The ban on rice exports aligns with India’s focus on maintaining adequate rice stocks to meet domestic demand. With a population of 1.4 billion, ensuring food security for its citizens is a top priority. India’s decision to safeguard its domestic interests by stockpiling rice reflects a cautious approach, given the uncertainties surrounding future crop yields.

While India’s decision is understandable from a national perspective, it has implications for the international community. As a responsible global player, India must balance its commitment to support food security worldwide while meeting its own domestic requirements. The ban on rice exports could exacerbate food crises in vulnerable regions, especially those heavily dependent on Indian rice imports.

To mitigate the impact on food-importing nations, India can explore alternative strategies. For instance, instead of a blanket ban on exporting non-basmati rice, India could have considered capping exports and prioritising exports of basmati rice, which is more in demand in the US and Europe. This approach would have allowed India to continue providing affordable rice varieties to countries in Africa and other developing regions.

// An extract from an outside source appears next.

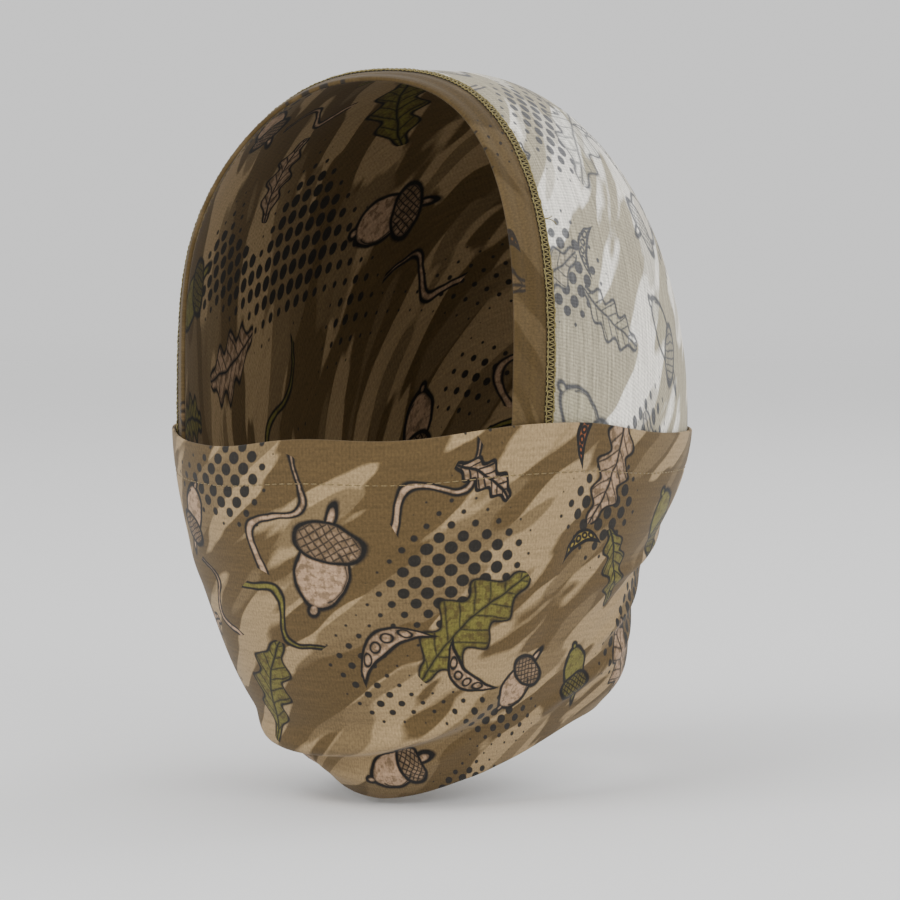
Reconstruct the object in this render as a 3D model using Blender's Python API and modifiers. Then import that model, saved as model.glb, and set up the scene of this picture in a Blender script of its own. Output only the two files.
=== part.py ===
"""Camo face mask: a printed knitted tube worn as a hood with its neck end turned up over the face.

Metres, +Z up. The wearer faces -Y and the wearer's left is +X. The origin is the centre of the head
at the level of the mask's top edge, so the crown is above it and the chin below it.

The tube is worn inside out. Its inner layer runs from the hem round the face back over the crown and
down to the neck, folds there, and comes up again outside as the mask. Every sheet of cloth lies at a
stated lift from one head form, so that the layers stay clear of each other when a size changes.
"""

import math

import bmesh
import bpy
from mathutils import Vector

COLLECTION = "camo_face_mask"

# The head form, whose surface is the outside of the inner layer. Reaches are measured at the origin's
# level, the front and back ones from the line where the head is widest.
HALF_WIDTH = 0.0798
WIDEST_Y = 0.008
FRONT_REACH = 0.1015
BACK_REACH = 0.0885
CROWN_HEIGHT = 0.1178
THROAT_DEPTH = 0.1380
# Powers of the head form's upright curves: 2 is an ellipse, more is squarer.
CROWN_POWER_SIDE = 2.15
CROWN_POWER_FRONT = 3.30
CROWN_POWER_BACK = 2.15
JAW_POWER_SIDE = 1.50
JAW_POWER_FRONT = 1.85
JAW_POWER_BACK = 1.12

# The face opening is where the form crosses a sheet that is upright at the origin's level, curves back
# above it, and below it curves to meet the chin where the hem still clears the neck fold.
OPENING_Y = -0.0625
OPENING_CURVE = 1.50
CHIN_COVER = 0.0110
OPENING_CENTRE = Vector((0.0, 0.0, 0.010))

# The neck fold lies in a plane that drops from the nape to the chin.
NECK_LEVEL = -0.0955
NECK_SLOPE = 0.38

# Cloth, hems and thread.
CLOTH = 0.0006
HEM_CLOTH = 0.0005
CLEARANCE = 0.0003
FACE_HEM_WIDTH = 0.0120
FACE_HEM_STITCH = 0.0115
OVERLOCK_WIDTH = 0.0026
OVERLOCK_HEIGHT = 0.0007
NOSE_HEM_WIDTH = 0.0130
NOSE_HEM_STITCH = 0.0125
NOSE_HEM_LOOPER = 0.0138
THREAD_RADIUS = 0.0002
# Between the two layers lie, each with a gap, the face hem's edging, the nose hem's looper thread and its cloth.
LAYER_GAP = 4 * CLEARANCE + OVERLOCK_HEIGHT + 2 * THREAD_RADIUS + HEM_CLOTH

# The mask is cut into the part that pulls down and the part that stays behind at this distance.
SPLIT_Y = 0.012

# How finely the sheets are divided.
ROUND_STEPS = 60
HOOD_ROWS = 17
WALL_ROWS = 8
FOLD_ROWS = 5
HEM_ROWS = 2
SEARCH_STEPS = 34
WALK_STEP = math.radians(0.25)
FORM_STEP = 0.0001

PRINTED_FACE = (0.115, 0.085, 0.045)
PALE_REVERSE = (0.46, 0.45, 0.38)
OLIVE_THREAD = (0.20, 0.17, 0.045)
BROWN_THREAD = (0.13, 0.10, 0.05)


def outside(point):
    """Less than 0 inside the head form, 0 on it and more than 0 outside it."""
    x, y, z = point
    forward = y < WIDEST_Y
    reach = FRONT_REACH if forward else BACK_REACH
    across, along = x / HALF_WIDTH, (y - WIDEST_Y) / reach
    spread = across * across + along * along
    share = along * along / spread if spread > 1e-12 else 0.0
    if z > 0:
        height, side = CROWN_HEIGHT, CROWN_POWER_SIDE
        end = CROWN_POWER_FRONT if forward else CROWN_POWER_BACK
    else:
        height, side = THROAT_DEPTH, JAW_POWER_SIDE
        end = JAW_POWER_FRONT if forward else JAW_POWER_BACK
    power = side + (end - side) * share
    return math.sqrt(spread) ** power + (abs(z) / height) ** power - 1


def between(low, high, is_past):
    """The value at which is_past turns true, found by halving."""
    for _ in range(SEARCH_STEPS):
        middle = (low + high) / 2
        if is_past(middle):
            high = middle
        else:
            low = middle
    return (low + high) / 2


def form_point(start, direction):
    """Where a line from a point inside the head form leaves it."""
    farthest = 2 * (CROWN_HEIGHT + THROAT_DEPTH)
    return start + direction * between(0, farthest, lambda t: outside(start + direction * t) > 0)


def form_normal(point):
    steps = (Vector((FORM_STEP, 0, 0)), Vector((0, FORM_STEP, 0)), Vector((0, 0, FORM_STEP)))
    return Vector([outside(point + step) - outside(point - step) for step in steps]).normalized()


def lifted(point, lift):
    return point + form_normal(point) * lift


def hood_point(turn, spread):
    """A point of the form: turn goes round the face from the forehead, spread opens from the face backwards."""
    direction = Vector(
        (math.sin(spread) * math.sin(turn), -math.cos(spread), math.sin(spread) * math.cos(turn))
    )
    return form_point(OPENING_CENTRE, direction)


def neck_height(y):
    return NECK_LEVEL + NECK_SLOPE * y


def level_point(turn, z):
    """The form's point at a height, turn going round from the face to the wearer's left."""
    return form_point(Vector((0, 0, z)), Vector((math.sin(turn), -math.cos(turn), 0)))


def neck_point(turn):
    """The form's point in the plane of the neck fold."""
    z = -between(0, THROAT_DEPTH, lambda depth: -depth < neck_height(level_point(turn, -depth).y))
    return level_point(turn, z)


def chin_point():
    """The lowest point of the face opening's edge."""
    covered = FACE_HEM_WIDTH + CLEARANCE + OVERLOCK_WIDTH + CHIN_COVER
    return level_point(0, neck_point(0).z + covered)


def behind_opening(point, chin):
    if point.z > 0:
        return point.y > OPENING_Y + OPENING_CURVE * point.z**2
    return point.y > OPENING_Y + (chin.y - OPENING_Y) * (point.z / chin.z) ** 2


def opening_spread(turn):
    chin = chin_point()
    return between(0, math.radians(100), lambda spread: behind_opening(hood_point(turn, spread), chin))


def walk_back(turn, distance):
    """The point of the form that lies a distance behind the face opening's edge."""
    spread = opening_spread(turn)
    point, walked = hood_point(turn, spread), 0.0
    while walked < distance:
        after = hood_point(turn, spread + WALK_STEP)
        step = (after - point).length
        if walked + step >= distance:
            return point.lerp(after, (distance - walked) / step)
        spread, point, walked = spread + WALK_STEP, after, walked + step
    return point


def material(name, colour, roughness):
    made = bpy.data.materials.new(name)
    made.use_nodes = True
    shader = made.node_tree.nodes["Principled BSDF"]
    shader.inputs["Base Color"].default_value = (*colour, 1)
    shader.inputs["Roughness"].default_value = roughness
    shader.inputs["Metallic"].default_value = 0
    return made


def add_part(name, data, parent, finish):
    made = bpy.data.objects.new(name, data)
    data.materials.append(finish)
    made.parent = parent
    bpy.data.collections[COLLECTION].objects.link(made)
    return made


def sheet(name, parent, finish, rows, thickness, place, keep=None):
    """A sheet of cloth: a grid rolled into a ring by place(turn, row share), cut by planes, given its thickness.

    The grid lies on the sheet's inner face, and the thickness goes outwards. keep lists the planes that cut it,
    each as a point and the direction in which cloth is taken away.
    """
    mesh = bmesh.new()
    bmesh.ops.create_grid(mesh, x_segments=ROUND_STEPS, y_segments=rows, size=0.5)
    for vertex in mesh.verts:
        vertex.co = place(2 * math.pi * (vertex.co.x + 0.5), vertex.co.y + 0.5)
    bmesh.ops.remove_doubles(mesh, verts=mesh.verts, dist=FORM_STEP)
    for point, away in keep or ():
        geometry = mesh.verts[:] + mesh.edges[:] + mesh.faces[:]
        bmesh.ops.bisect_plane(
            mesh, geom=geometry, dist=1e-7, plane_co=point, plane_no=away, clear_outer=True
        )
        bmesh.ops.dissolve_degenerate(mesh, edges=mesh.edges, dist=FORM_STEP)
    for face in mesh.faces:
        face.smooth = True
    bmesh.ops.recalc_face_normals(mesh, faces=mesh.faces)
    middle = mesh.faces[:][0]
    if form_normal(middle.calc_center_median()).dot(middle.normal) < 0:
        bmesh.ops.reverse_faces(mesh, faces=mesh.faces)
    data = bpy.data.meshes.new(name)
    mesh.to_mesh(data)
    mesh.free()
    made = add_part(name, data, parent, finish)
    wall = made.modifiers.new("thickness", "SOLIDIFY")
    wall.thickness = thickness
    wall.offset = 1
    wall.use_even_offset = True
    return made


def thread(name, parent, finish, points, closed):
    """A run of sewing thread through points."""
    data = bpy.data.curves.new(name, "CURVE")
    data.dimensions = "3D"
    data.bevel_depth = THREAD_RADIUS
    data.bevel_resolution = 0
    data.use_fill_caps = not closed
    line = data.splines.new("POLY")
    line.points.add(len(points) - 1)
    for target, point in zip(line.points, points):
        target.co = (*point, 1)
    line.use_cyclic_u = closed
    return add_part(name, data, parent, finish)


def hood_cloth(parent, finish):
    def place(turn, share):
        spread = opening_spread(turn)
        return lifted(hood_point(turn, spread + (math.pi - spread) * share), -CLOTH)

    # The rim stands square to the cloth, so it can dip below the cut by as much as the cloth's thickness.
    below = Vector((0, NECK_SLOPE, -1)).normalized()
    keep = [(Vector((0, 0, NECK_LEVEL)) - below * CLOTH, below)]
    return sheet("hood_cloth", parent, finish, HOOD_ROWS, CLOTH, place, keep)


def face_band(name, parent, finish, first, last, lift, thickness, rows):
    """A band that goes round behind the face opening, between two distances from its edge."""
    def place(turn, share):
        return lifted(walk_back(turn, first + (last - first) * share), lift)

    return sheet(name, parent, finish, rows, thickness, place)


def split(front):
    """The cutting plane that leaves the front or the back of the mask, half a gap clear of the split."""
    away = Vector((0, 1 if front else -1, 0))
    return Vector((0, SPLIT_Y, 0)) - away * CLEARANCE, away


def mask_cloth(name, parent, finish, front):
    """The turned-up layer: its wall from the nose edge down, and the fold that brings it round to the inner layer."""
    wall_share = WALL_ROWS / (WALL_ROWS + FOLD_ROWS)
    inner_radius = LAYER_GAP / 2

    def place(turn, share):
        edge = neck_point(turn)
        if share <= wall_share:
            z = edge.z * share / wall_share
            return lifted(level_point(turn, z), LAYER_GAP)
        around = math.pi * (share - wall_share) / (1 - wall_share)
        normal = form_normal(edge)
        down = Vector((0, NECK_SLOPE, -1))
        down = (down - normal * down.dot(normal)).normalized()
        centre = edge + normal * inner_radius + down * CLEARANCE
        return centre + (normal * math.cos(around) + down * math.sin(around)) * inner_radius

    return sheet(name, parent, finish, WALL_ROWS + FOLD_ROWS, CLOTH, place, [split(front)])


def nose_hem(name, parent, finish, front):
    """The edge of the mask, folded in behind its wall."""
    lift = LAYER_GAP - CLEARANCE - HEM_CLOTH

    def place(turn, share):
        return lifted(level_point(turn, -NOSE_HEM_WIDTH * share), lift)

    return sheet(name, parent, finish, HEM_ROWS, HEM_CLOTH, place, [split(front)])


def level_thread(name, parent, finish, front, z, lift):
    """A row of stitching round the mask at one height, over its front or its back."""
    turns = [2 * math.pi * (step + 0.5) / ROUND_STEPS for step in range(ROUND_STEPS)]
    if not front:
        turns = turns[ROUND_STEPS // 2 :] + turns[: ROUND_STEPS // 2]
        turns.reverse()
    points = [lifted(level_point(turn + math.pi, z), lift) for turn in turns]
    point, away = split(front)
    reach = THREAD_RADIUS
    points = [p for p in points if (p - point).dot(away) < -reach]
    return thread(name, parent, finish, points, False)


def build():
    for old in list(bpy.data.objects):
        bpy.data.objects.remove(old, do_unlink=True)
    collection = bpy.data.collections.new(COLLECTION)
    bpy.context.scene.collection.children.link(collection)
    hood = bpy.data.objects.new("hood", None)
    mask = bpy.data.objects.new("mask", None)
    for empty in (hood, mask):
        collection.objects.link(empty)

    hood_cloth(hood, material("reverse of the print", PALE_REVERSE, 0.85))
    face_band(
        "face_hem", hood, material("face hem", PRINTED_FACE, 0.8),
        0, FACE_HEM_WIDTH, CLEARANCE, HEM_CLOTH, HEM_ROWS,
    )
    raw_edge = FACE_HEM_WIDTH + CLEARANCE
    face_band(
        "face_hem_overlock", hood, material("overlock thread", OLIVE_THREAD, 0.6),
        raw_edge, raw_edge + OVERLOCK_WIDTH, CLEARANCE, OVERLOCK_HEIGHT, 1,
    )
    inside = -CLOTH - CLEARANCE - THREAD_RADIUS
    turns = [2 * math.pi * step / ROUND_STEPS for step in range(ROUND_STEPS)]
    points = [lifted(walk_back(turn, FACE_HEM_STITCH), inside) for turn in turns]
    thread("face_hem_needle_thread", hood, material("needle thread", BROWN_THREAD, 0.6), points, True)

    on_wall = LAYER_GAP + CLOTH + CLEARANCE + THREAD_RADIUS
    behind_hem = LAYER_GAP - 2 * CLEARANCE - HEM_CLOTH - THREAD_RADIUS
    for side, parent, front in (("front", mask, True), ("back", hood, False)):
        cloth = material(f"mask cloth {side}", PRINTED_FACE, 0.85)
        mask_cloth(f"mask_{side}_cloth", parent, cloth, front)
        nose_hem(f"nose_hem_{side}", parent, material(f"nose hem {side}", PRINTED_FACE, 0.8), front)
        level_thread(
            f"nose_hem_{side}_needle_thread", parent, material(f"nose needle {side}", BROWN_THREAD, 0.6),
            front, -NOSE_HEM_STITCH, on_wall,
        )
        level_thread(
            f"nose_hem_{side}_looper_thread", parent, material(f"nose looper {side}", OLIVE_THREAD, 0.6),
            front, -NOSE_HEM_LOOPER, behind_hem,
        )


build()
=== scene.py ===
# %% [markdown]
# # A printed-knit face mask, worn
#
# One tube of fine polyester jersey makes the whole piece. It is pulled over a head inside out, so the hood
# shows the pale reverse of the print, and its lower end is turned up over the face, right side out.
# This lesson dresses the plain CAD frame in that cloth: woven detail, print, hems and stitches.

# %% Load the frame
import math

import bpy
import numpy as np
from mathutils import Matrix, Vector


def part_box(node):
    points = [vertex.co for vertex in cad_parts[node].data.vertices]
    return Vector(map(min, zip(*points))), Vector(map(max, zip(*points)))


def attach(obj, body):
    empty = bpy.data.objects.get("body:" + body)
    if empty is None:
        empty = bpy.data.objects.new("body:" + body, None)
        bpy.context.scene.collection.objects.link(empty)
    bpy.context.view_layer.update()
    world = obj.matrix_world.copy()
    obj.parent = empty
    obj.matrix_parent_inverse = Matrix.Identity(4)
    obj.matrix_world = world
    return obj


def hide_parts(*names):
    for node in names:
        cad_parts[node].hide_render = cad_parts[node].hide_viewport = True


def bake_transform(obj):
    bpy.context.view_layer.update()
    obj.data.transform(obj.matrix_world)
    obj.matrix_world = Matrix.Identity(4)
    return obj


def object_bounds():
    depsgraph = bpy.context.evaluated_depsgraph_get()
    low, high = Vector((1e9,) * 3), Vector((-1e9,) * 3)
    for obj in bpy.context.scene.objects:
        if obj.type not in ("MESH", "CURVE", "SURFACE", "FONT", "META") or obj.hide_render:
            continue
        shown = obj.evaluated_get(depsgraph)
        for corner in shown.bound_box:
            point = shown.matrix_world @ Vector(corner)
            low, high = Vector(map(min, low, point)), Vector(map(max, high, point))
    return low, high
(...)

India’s rice export ban comes at a critical juncture when global food security is under strain due to various challenges. While the ban is aimed at safeguarding domestic interests and maintaining food stability within India, it must be accompanied by measures that consider the needs of other nations. Collaborative solutions and alternative export strategies can help strike a balance between India’s domestic priorities and its global responsibilities. As India assumes the presidency of significant international organisations like the G20 and SCO, it can play a crucial role in fostering cooperative efforts to address food security challenges and support vulnerable regions in their pursuit of sustainable agricultural development.